Lixo importado
Pesquisa propõe gestão global de resíduos com justiça socioecológica
Karina Ferreira
Há 10 anos, a imprensa divulgava que cerca de 1,5 mil toneladas de seringas, fraldas descartáveis sujas, resíduos de banheiros químicos, preservativos usados, pilhas, entre outros materiais perigosos, haviam chegado a portos brasileiros em 89 contêineres vindos do Reino Unido. A importação fere a legislação internacional sobre a transferência de resíduos entre países e era, portanto, ilegal. A notícia foi recebida com perplexidade pela agora doutora em Direito, Kamila Pope, que, desde então, se debruçou analisando a regulamentação jurídica internacional sobre a transferência transfronteiriça de resíduos entre países dos chamados Norte e Sul global.
A pesquisa, orientada pelo professor José Rubens Morato Leite e coorientada pela professora Melissa Ely Melo (Univali), se transformou em tese de doutorado pelo Programa de Pós-Graduação em Direito da UFSC, e foi uma das vencedoras do Prêmio Capes de Tese de 2019.
Ao contrário do que pode parecer à primeira vista, o país que recebe o lixo está pagando por ele. A justificativa é a de que, embora tenhamos uma alta produtividade de resíduos, nossa coleta seletiva é ineficiente para prover materiais para a indústria nacional de reciclagem. A “solução” seria importar resíduos dos países industrializados. Os principais fatores que impulsionam essa transferência são as altas metas de reciclagem dos países do Norte, somados à vulnerabilidade econômica e política dos países do Sul. Assim, os custos econômicos para a destinação dos resíduos acabam sendo mais baratos em países em desenvolvimento do que nos desenvolvidos.

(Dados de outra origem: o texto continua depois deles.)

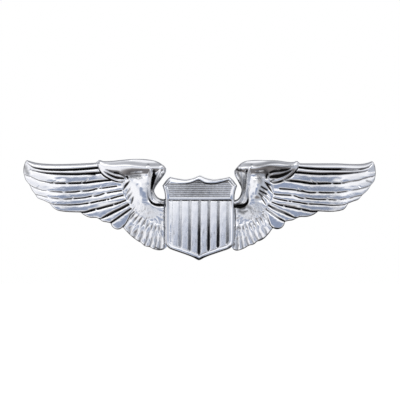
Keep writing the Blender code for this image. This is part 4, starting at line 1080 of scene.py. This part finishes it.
def polished(name, light, worn, dark, rough=(0.05, 0.14), patina=True, scratch=0.10, grain=0.0, streak=0.0):
    """Plated metal: tint drifts a little, fine scratches, dark oxide in the recesses."""
    m, t, p = new_material(name)
    co = node(t, "ShaderNodeTexCoord").outputs["Object"]
    cloud = noise(t, co, 220, 4.0, 0.6)
    tint = mixed(t, ramp(t, cloud, [(0.35, 0.0), (0.72, 1.0)]), light, worn)
    fine = noise(t, co, 2600, 3.0, 0.6, (1, 1, 1))
    if patina:
        a = node(t, "ShaderNodeAttribute", attribute_name="patina").outputs["Fac"]
        broken = math_node(t, "ADD", a, math_node(t, "MULTIPLY", math_node(t, "SUBTRACT", fine, 0.5), 0.30))
        mask = ramp(t, broken, [(0.10, 0.0), (0.55, 0.72), (0.80, 1.0)])
        tint = mixed(t, mask, tint, dark)
        p.inputs["Metallic"].default_value = 1.0
        sat = node(t, "ShaderNodeAttribute", attribute_name="satin").outputs["Fac"]
        rr = ramp(t, cloud, [(0.30, rough[0]), (0.75, rough[1])])
        rr = mixed(t, sat, rr, (0.34, 0.34, 0.34))
        rr = mixed(t, mask, rr, (0.42, 0.42, 0.42))
        t.links.new(rr, p.inputs["Roughness"])
    else:
        p.inputs["Metallic"].default_value = 1.0
        t.links.new(ramp(t, cloud, [(0.30, rough[0]), (0.75, rough[1])]), p.inputs["Roughness"])
    t.links.new(tint, p.inputs["Base Color"])
    hair = noise(t, co, 900, 2.0, 0.5, (0.12, 1.0, 3.2), (0.0, 0.35, 0.0))
    hair2 = noise(t, co, 1000, 2.0, 0.5, (2.6, 1.0, 0.16), (0.0, -0.5, 0.0))
    both = math_node(t, "ADD", hair, hair2)
    n = bump(t, both, scratch, 0.00002)
    if streak:
        s = noise(t, co, 1000, 3.0, 0.6, (5.0, 1.0, 0.16))
        n = bump(t, s, streak, 0.00004, n)
    if grain:
        n = bump(t, noise(t, co, 1500, 4.0, 0.65), grain, 0.00006, n)
    t.links.new(n, p.inputs["Normal"])
    return m


def brushed(name, light, worn, dirt, rough, seams):
    """Stamped brass or drawn wire: soft tool marks, tarnish and small nicks."""
    m, t, p = new_material(name)
    co = node(t, "ShaderNodeTexCoord").outputs["Object"]
    cloud = noise(t, co, 420, 5.0, 0.62)
    spots = noise(t, co, 1700, 3.0, 0.7)
    tint = mixed(t, ramp(t, cloud, [(0.38, 0.0), (0.68, 1.0)]), light, worn)
    tint = mixed(t, ramp(t, spots, [(0.62, 0.0), (0.74, 0.75)]), tint, dirt)
    t.links.new(tint, p.inputs["Base Color"])
    p.inputs["Metallic"].default_value = 1.0
    t.links.new(ramp(t, cloud, [(0.3, rough[0]), (0.7, rough[1])]), p.inputs["Roughness"])
    marks = noise(t, co, 1500, 2.0, 0.5, seams)
    n = bump(t, marks, 0.22, 0.00003)
    n = bump(t, spots, 0.12, 0.00003, n)
    t.links.new(n, p.inputs["Normal"])
    return m


# ------------------------------------------------------------------- turned parts
def soften(profile, radius, steps=3):
    """Rounds the corners of a closed or axis-to-axis profile."""
    p = [np.array(q, float) for q in profile]
    closed = not (profile[0][0] < 1e-9 and profile[-1][0] < 1e-9)
    n = len(p)
    out = []
    for i in range(n):
        if not closed and i in (0, n - 1):
            out.append(p[i]); continue
        a, b, c = p[i - 1], p[i], p[(i + 1) % n]
        u, v = a - b, c - b
        lu, lv = np.linalg.norm(u), np.linalg.norm(v)
        r = min(radius, lu * 0.45, lv * 0.45)
        s, e = b + u / lu * r, b + v / lv * r
        for k in range(steps + 1):
            w = k / steps
            out.append((1 - w) ** 2 * s + 2 * w * (1 - w) * b + w * w * e)
    return [(float(q[0]), float(q[1])) for q in out], closed


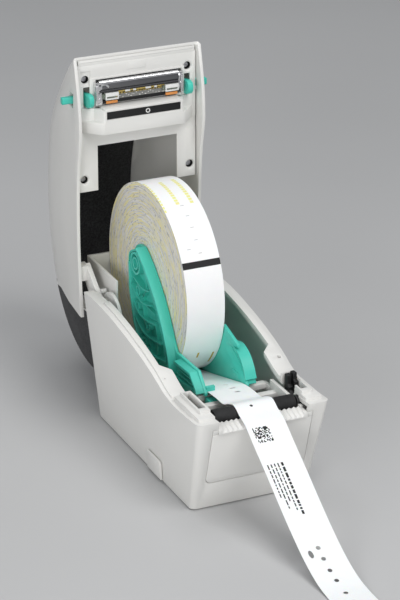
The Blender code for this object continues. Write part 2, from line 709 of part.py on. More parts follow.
def build_media():
    name_piece(ring(ROLL_Y, ROLL_Z, ROLL_R, CORE_OUT + GAP, -MEDIA_HALF, MEDIA_HALF, 64),
               "media_roll", "paper", (0, ROLL_Y, ROLL_Z))
    name_piece(ring(ROLL_Y, ROLL_Z, CORE_OUT, CORE_IN, -MEDIA_HALF, MEDIA_HALF, 32),
               "roll_core", "card", (0, ROLL_Y, ROLL_Z))
    name_piece(make_holder(-1), "roll_holder_left", "teal", (0, RAIL_Y, RAIL_Z))
    name_piece(make_holder(1), "roll_holder_right", "teal", (0, RAIL_Y, RAIL_Z))
    pinion = prism(gear_outline(0, CENTRE_Y, CENTRE_TEETH, CENTRE_MODULE, 0), "z", CENTRE_Z0, CENTRE_Z1)
    cut(pinion, rod("z", 0, CENTRE_Y, 1.6 + GAP, 0, 50, 12))
    name_piece(pinion, "centring_pinion", "white", (0, CENTRE_Y, CENTRE_Z0))
    sensor = box(-14, -4, -45.4, -36.6, 48.6, 55.6)
    cut(sensor, rod("x", -41, 50.9, 1.2 + GAP, -60, 60, 12))
    name_piece(sensor, "media_sensor", "teal", (-9, -41, 50.9))
    rocker = prism([(72, 23.4), (76.4, 23.4), (75.6, 28), (77.6, 32.6), (72, 32.6)], "x", -29.6, -18.4)
    name_piece(rocker, "power_switch", "black", (-24, 72.4, 28))


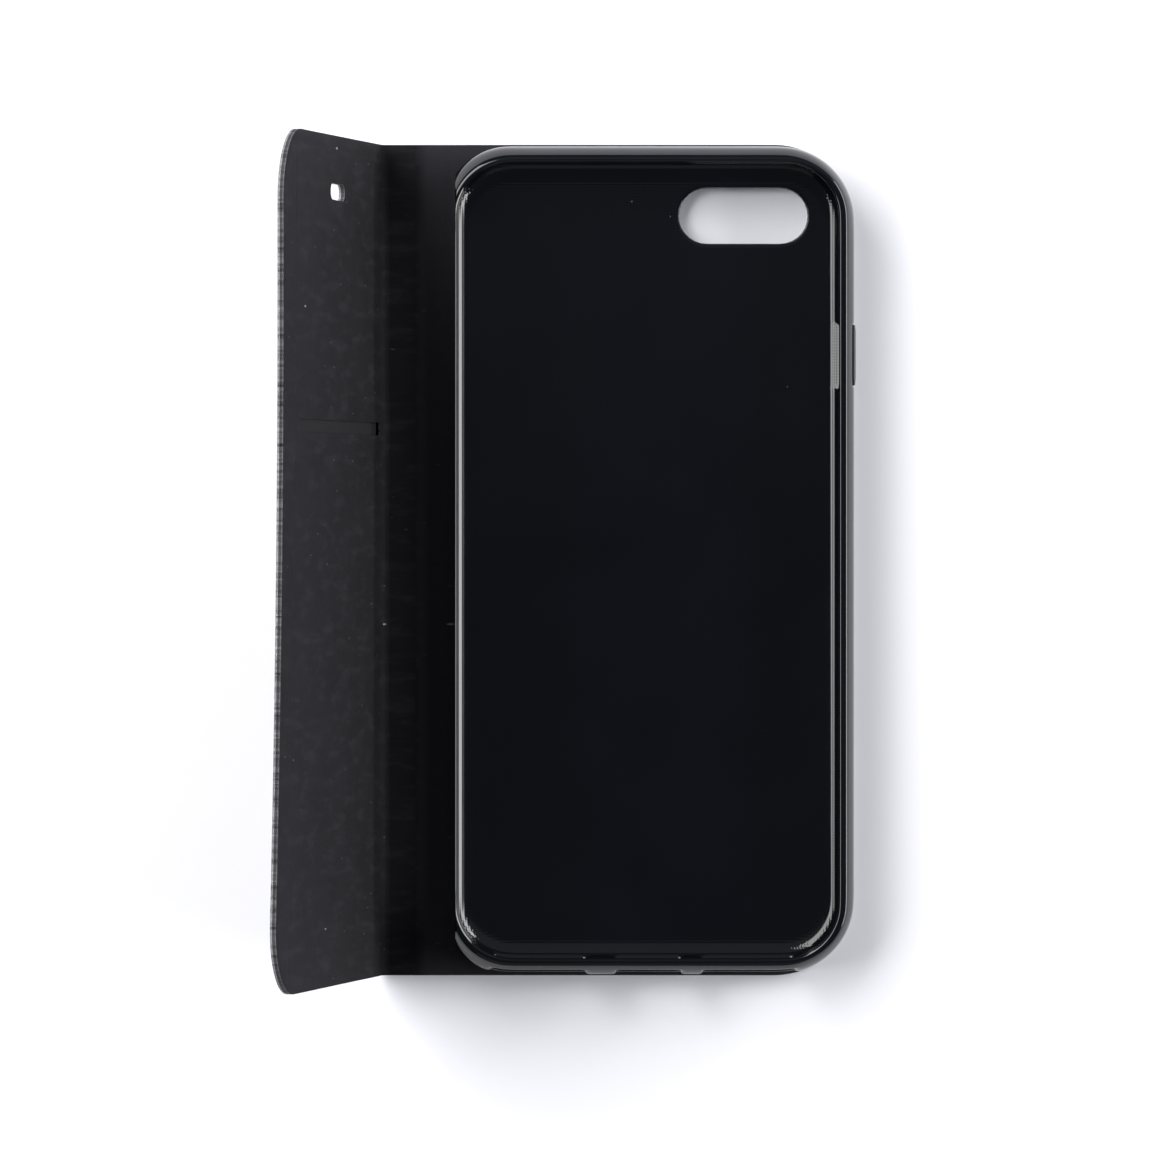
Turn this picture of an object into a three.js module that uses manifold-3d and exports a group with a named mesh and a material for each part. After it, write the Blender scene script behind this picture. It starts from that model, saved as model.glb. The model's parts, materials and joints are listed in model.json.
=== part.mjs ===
// A folio wallet case for a 4.7-inch phone, lying open with its front flap standing up.
// Millimetres. +X runs from the flap to the shell, +Y to the top of the phone, +Z up.

import * as THREE from 'three';
import Module from 'manifold-3d';
import { mergeVertices } from 'three/addons/utils/BufferGeometryUtils.js';

const wasm = await Module();
wasm.setup();

const DEGREE = Math.PI / 180;
const CORNER_STEPS = 12;
const SIDE_STEPS = 10;

// The phone the case holds, which sets every other size.
const phone = { width: 67.1, height: 138.3, thickness: 7.1, cornerRadius: 10.5 };
const phonePlay = 0.2;

// The moulded shell. Its outer wall bulges as an arc between the back and the lip.
const wall = 1.55;
const floorThickness = 1.1;
const lipThickness = 0.9;
const lipOverlap = 0.95;
const bulgeRadius = 9.4;
const bulgeHeight = 4.2;
const leftTrim = 0.55;

// The cover is leather, board and lining, with a film of glue between the layers.
const glue = 0.03;
const leather = 0.45;
const board = 0.41;
const lining = 0.28;
const pocketFilm = 0.08;
const coverThickness = leather + glue + board + glue + lining;
const tapeThickness = 0.15;

// Outline of the cover.
const coverOverhang = 0.4;
const coverCornerRadius = 12;
const spineLength = 12.1;
const flapLength = 70;
const flapAngle = 77.8 * DEGREE;
const shellToFold = 0.8;
const foldRadius = coverThickness / 2;
const foldGap = 0.05;

// Sizes worked out from the ones above.
const cavity = {
  width: phone.width + 2 * phonePlay,
  height: phone.height + 2 * phonePlay,
  depth: phone.thickness + phonePlay,
  cornerRadius: phone.cornerRadius + phonePlay,
};
const shell = {
  width: cavity.width + 2 * wall,
  height: cavity.height + 2 * wall,
  depth: floorThickness + cavity.depth + lipThickness,
  cornerRadius: cavity.cornerRadius + wall,
};
const coverHeight = shell.height + 2 * coverOverhang;
const tapeBottom = coverThickness + glue;
const shellBottom = tapeBottom + tapeThickness + glue;
const cavityMiddle = floorThickness + cavity.depth / 2;

// Openings. Distances run from the middle of the phone.
const camera = { x: 16.3, y: 59.1, length: 22.1, width: 9.6 };
const powerButton = { y: 35.1, length: 10.4, width: 3.2, height: 0.5, recess: 0.5 };
const buttonPlay = 0.08;
const bottomWindows = [
  { x: -19, length: 16 },
  { x: 0, length: 10.6 },
  { x: 16.8, length: 14.6 },
];
const windowBottom = 2.1;
const windowHeight = 5.9;
const earpiece = { length: 10, width: 2.8, fromTop: 9.4, fromFold: 32.5 };
const cardSlot = { fromFold: 4, length: 55, width: 2.2, fromTop: 48.8 };
const pocket = { length: 57, depth: 88 };

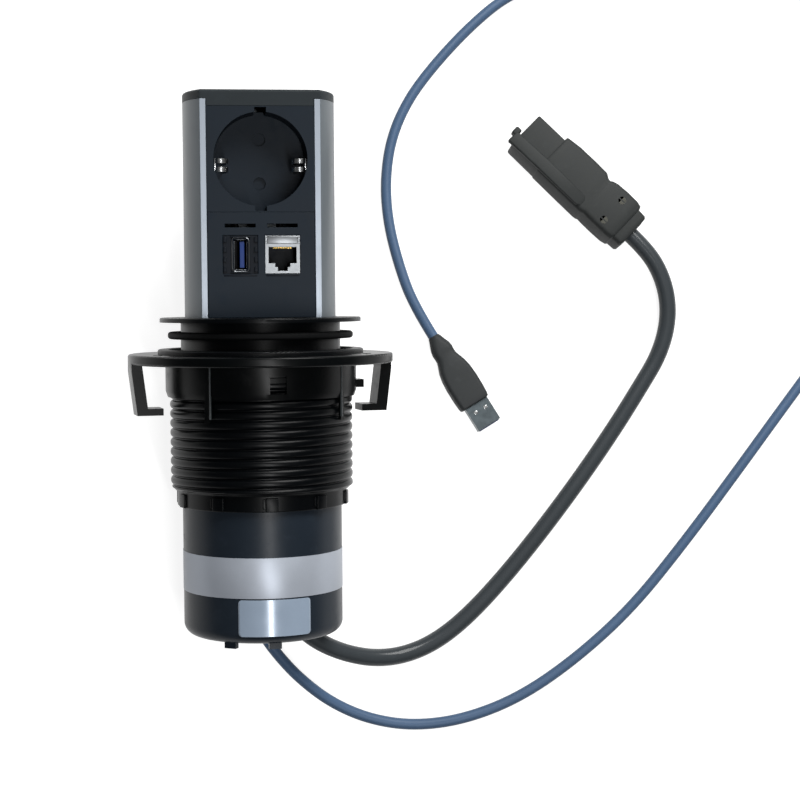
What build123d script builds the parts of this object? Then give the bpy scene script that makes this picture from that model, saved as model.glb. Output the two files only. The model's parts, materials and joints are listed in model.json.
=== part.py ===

A crítica da pesquisadora é justamente à lógica mercantilista que rege essas transferências que, formando um comércio, não levam em consideração as comunidades que recebem esses resíduos. “Não é possível que a gente continue transferindo resíduos com a justificativa da sustentabilidade ecológica para a reciclagem, sendo que esse processo é feito de forma extremamente poluente para a comunidade e degradante para as pessoas que trabalham com isso, de forma manual, sem proteção, sem garantias de que a saúde não seja afetada”, afirma a pesquisadora.
O trabalho, que analisou a legislação internacional da transferência de resíduos do ponto de vista ecológico e social, concluiu que as regulamentações são ineficientes. A Convenção de Basileia, ratificada no Brasil em 1993, só abrange os resíduos considerados perigosos ou especiais. A decisão da Organização para a Cooperação e o Desenvolvimento Econômico (OCDE) – um instrumento legal que abrange temas ambientais – vale apenas para países membros, excluindo portanto o Brasil. Os resíduos considerados não perigosos, destinados ao descarte, não têm nenhuma legislação internacional, por exemplo, o que demonstra uma importante lacuna na legislação. Kamila também analisou a regulação da União Europeia e do Brasil, e conclui que ambas apresentam limitações. Frente à inexistência de um modelo global de gestão justo e ecologicamente sustentável para as presentes e futuras gerações, Kamila criou um novo.
A tese será publicada em inglês, no Reino Unido, onde Kamila mora atualmente, e assim que encontrar uma editora, também o fará no Brasil. Sobre a premiação, a pesquisadora diz que é uma honra ter esse reconhecimento pelo trabalho, que contou com um grande esforço coletivo e suporte de seus mestres e de sua rede de apoio. Kamila também agradece ter tido “o privilégio de ter toda a sua formação superior na UFSC, 100% gratuita e de qualidade”.
“As questões ecológicas exigem um rompimento de barreiras entre as áreas de conhecimento e a ligação com nossas bases ontológicas, para que ele possa de fato se complexificar e progredir. Esse prêmio, para mim, é uma prova que é esse o caminho: precisamos dialogar cada vez mais e derrubar muros”, conclui
a advogada.
Prêmio Capes de Tese
Kamila venceu o Prêmio Capes de Tese 2019 pelo trabalho “Transferência transfronteiriça de resíduos: rumo a uma gestão internacional de resíduos sob a perspectiva da Justiça Ecológica” na área de Direito. Sua tese recebeu elogios da Comissão de Avaliação do Prêmio, que entendeu que a pesquisa “destaca-se pela originalidade da temática escolhida, tendo em vista os poucos estudos acerca de resíduos no direito sob a ótica da justiça socioecológica, com notável relevância no aspecto do desenvolvimento científico, tecnológico, cultural e social, inovando ao apresentar estratégias de um marco legislativo Internacional”.